On Jan. 29, PoliceMag.com's newsletter OnTarget reported that a subject attempted a gun grab on NYPD Officer Magna Kamara who was working a security detail for the Grammy Awards. Fortunately, the subject failed and Officer Kamara prevailed. She was injured when the subject reportedly threw a laptop computer at her, but she prevailed.
This incident left me wondering how many gun grab incidents occurred in the preceding year. Unfortunately, my data quest did not yield an answer. I found this disconcerting since the biased news media routinely discharges data like lethal ammunition aimed at law enforcement. Law enforcement, alternatively, is great at capturing criminals, but not data.
Capturing gun grab data would serve law enforcement in two ways. First, it would aid us in refining weapon retention training and tactics. Second, it would support law enforcement messaging in combating the mythology of the harmless "unarmed man."
While we don't have data reflecting gun grab attempts, there is data that indicates the number of officers who were killed feloniously with their own firearms after gun grabs. According to the National Law Enforcement Officers Memorial Fund's Law Enforcement Officer Fatalities Report, three officers were fatally shot with their own firearms last year.

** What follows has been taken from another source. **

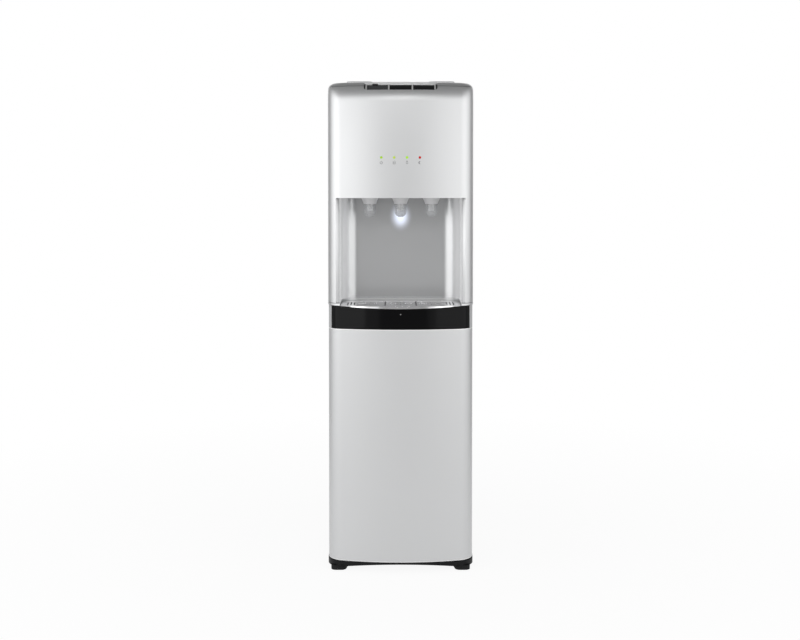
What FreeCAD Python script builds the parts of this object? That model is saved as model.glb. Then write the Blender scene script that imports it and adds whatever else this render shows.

And law enforcement does do a good job of recording the number of assaults against officers. According to the FBI's 2016 Law Enforcement Officers Killed and Assaulted (LEOKA) report, criminals assaulted 57,180 law enforcement officers that year. Based on the biased news media reports involving officer use of force, one would expect that the majority of assaultive criminals employed some form of weapon in attacking an officer. To the contrary, the LEOKA report indicates that the so-called unarmed subject was responsible for 78% of the assaults committed against law enforcement. Yet this goes unspoken during the media's hindsight critiques of an officer's use of force against unarmed subjects. If we don't do our best to gather accurate data and educate the law-abiding public regarding who's committing these assaults against law enforcement, then we're passively empowering that false media narrative.
The current culture suggests that the unarmed man has free passage to take an unlimited number of swings, kicks, bites, and headbutts against officers, and the officers' only recourse is to magically reposition themselves out of harm's way. We can't accept this as a cultural norm.
Each year, participating law enforcement departments contribute crime data to the FBI's Uniform Crime Report (UCR). In an attempt to expand on the data capture capacity of this report, the Department of Justice initiated the National Incident Based Reporting System (NIBRS). The goal of this system is to capture more comprehensive "incident and arrest information" for different categories of offenses. I'm not sure if NIBRS will capture gun grab attempts, noncompliance with verbal commands, and additional behavior data associated with the assaultive conduct of the unarmed man, but the system is only as good as the number of law enforcement departments and agencies contributing to it. Without the data, law enforcement can't educate the public effectively on use of force encounters and law enforcement trainers won't have the information they need to update training methods and tactics to focus on officer safety and survival.
So why can't law enforcement capture all the field data it needs? First, a law enforcement officer shouldn't be required to have a dozen complex passwords for accessing different systems to input use-of-force and/or arrest data. There is a screaming need to centralize the data collection through one database. This includes capturing both arrest and use-of-force information. If technology has progressed to the point where vehicles will soon be operating without a human driver's control, then the technology also exists where relevant information could be input and captured via one database.
While NIBRS may not be perfect, it's the best system available that will enable law enforcement to capture a wider array of important data. Of course, there is an associated cost attributed to becoming NIBRS compliant, but law enforcement partners can accomplish this through different grant options. NIBRS will only yield a benefit to law enforcement if a sufficient number of departments contribute to the data input.
Body armor may protect law enforcement from bad guy bullets, but data can protect officers from lethal anti-cop rhetoric. If we recognize the value of data tactics, law enforcement can improve its officer safety-based training and empower its narrative.